La pré-réservation des espaces n’est de toute manière qu’un aspect des mesures à adopter pour faire accepter le flex office. La nécessaire diversité des espaces et leur adéquation avec la variété des processus de travail en est un autre. « Une équipe travaillant en bureaux non attribués devrait avoir à disposition plusieurs espaces individuels et collaboratifs adaptés à l’ensemble de ses tâches, plaide Françoise Bronner, chercheuse en organisation et espace. Pourtant, en pratique cela reste peu répandu. » À l’espace ouvert stricto sensu doivent donc s’ajouter des bulles de confidentialité, des zones de relaxation, des salles de réunion de différentes tailles, réservables ou non, ou encore des ateliers de cocréation… Le recours à du mobilier adapté, notamment sur le plan acoustique, est également recommandé. Certains acteurs, comme Orange Connectivity and Workspace Services (OCWS), filiale d’Orange Business Service, l’ont bien compris et font de la multiplicité des espaces de travail la base de leur offre commerciale. Aux entreprises désireuses de passer au flex office, OCWS ne propose pas moins de 14 espaces différents (pôles collaboratifs matérialisés par des tables hautes et un grand écran, pitch room, fablab, tisanerie…).

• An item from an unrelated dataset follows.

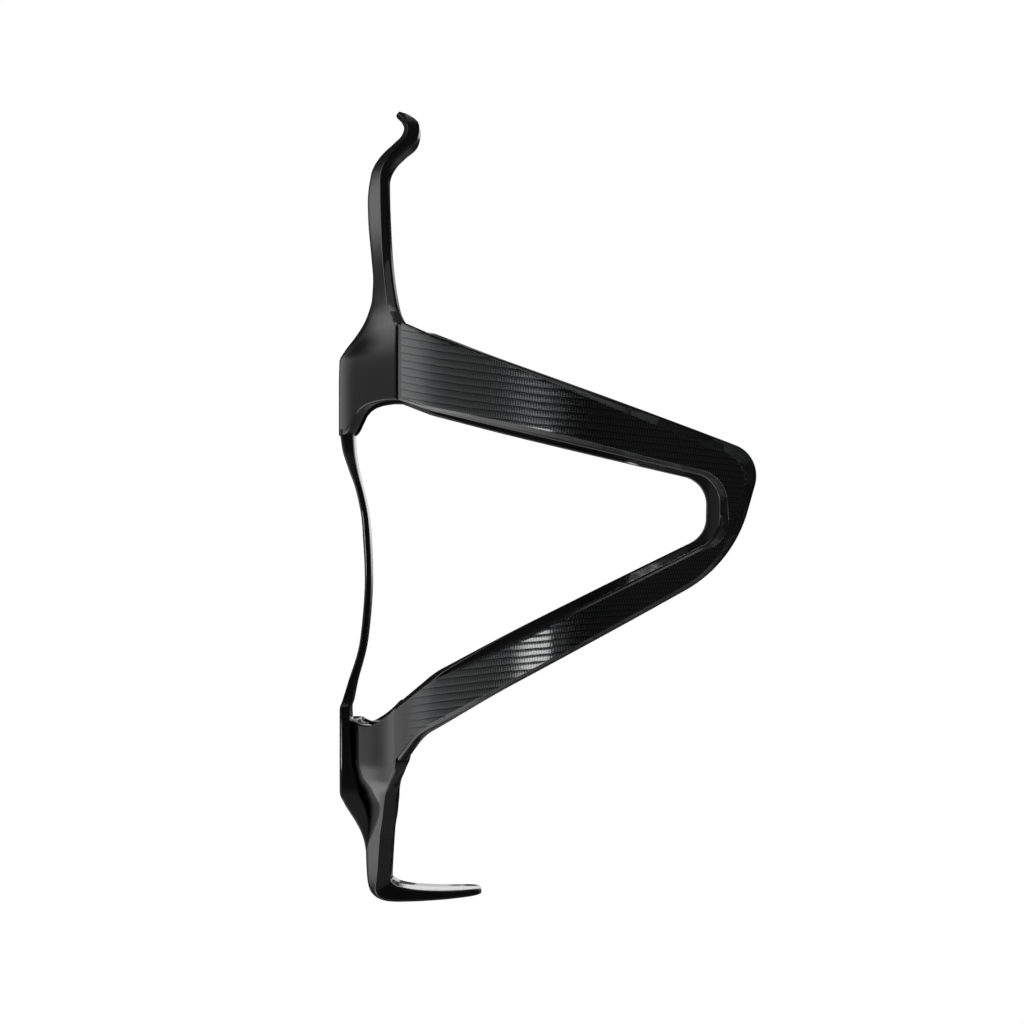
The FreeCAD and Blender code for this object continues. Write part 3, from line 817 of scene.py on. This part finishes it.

Mais ce n’est pas tout de concevoir un aménagement adapté aux besoins de chacun ; encore faut-il parvenir à le réaliser. Le danger qui guette les entreprises, parfois pleines de bonne volonté, est l’écart trop important entre l’objectif de départ et le résultat final. Un projet pilote, mené sur une petite échelle au sein de l’entreprise, peut jouer un rôle de vitrine qui permet de limiter les résistances internes et favoriser le processus d’acceptation de la nouvelle norme. Dans un second temps, l’entreprise généralise le flex office à l’ensemble de ses sites. L’échelle de conception change alors de dimension et les réalités du terrain tendent à s’éloigner de ce que l’entreprise avait imaginé initialement. Un étage aménagé sans territoire d’équipe pourra ainsi vite devenir source de conflit entre collaborateurs, par exemple pour s’approprier les meilleurs emplacements. « Il est rare qu’une entreprise ne conçoive pas de territoire d’équipe, nuance Félix Traoré. En revanche, il arrive que ces espaces soient mutualisés à un tel taux que, pour travailler, les collaborateurs sont souvent contraints de s’installer loin de leurs coéquipiers. Certains collectifs sont dispersés contre leur volonté. » La dispersion peut aller jusqu’à favoriser le recours au télétravail ou l’utilisation d’espaces de coworking situés hors des locaux de l’entreprise. Le recours au flex office aboutit alors à l’inverse du résultat recherché avec une baisse de la communication entre collègues.

 

Salariés impliqués, la clé du succès ?

Il est bien sûr toujours possible de corriger à la marge les orientations prises ; cette étape est même inévitable. « Vous aurez beau imaginer le meilleur aménagement du monde, vous ne pouvez pas prévoir comment les salariés vont se l’approprier, rappelle Laurent Assouly. Il y a toujours des étapes d’adaptation après l’étape d’implémentation. » Mais impliquer les salariés n’en demeure pas moins impératif pour réussir sa transition. « Je dirais même que c’est la chose la plus importante pour réussir le passage au flex office, insiste Ingrid Nappi-Choulet, professeure à l’Essec et auteure de l’enquête « Mon bureau de demain ». Les employés doivent être entendus au moment d’établir les règles d’occupation des espaces de travail. Il ne faut pas non plus oublier les managers qui doivent eux aussi adapter leur façon de travailler. » « Il faut raisonner à l’échelle de l’ensemble d’un aménagement et pas seulement à partir d’un modèle abstrait, insiste pour sa part Félix Traoré. Les modalités de mise en oeuvre comptent autant que la mise en oeuvre elle-même. Il faut toujours se demander pour quelle activité on aménage et tenir compte de la diversité de toutes les situations. »

Dans une seule hypothèse, le flex office semble pouvoir être moins formalisé : pour les jeunes entreprises désireuses de rester localisées dans les centresvilles des grandes métropoles, il apparaît comme un bon compromis, y compris pour les collaborateurs. « Une entreprise en forte croissance qui veut attirer des jeunes talents aura beaucoup plus de chances de le faire si elle bénéficie d’une bonne localisation. Les contraintes financières peuvent alors la conduire à opter pour des bureaux non attitrés », conclut Ingrid Nappi-Choulet.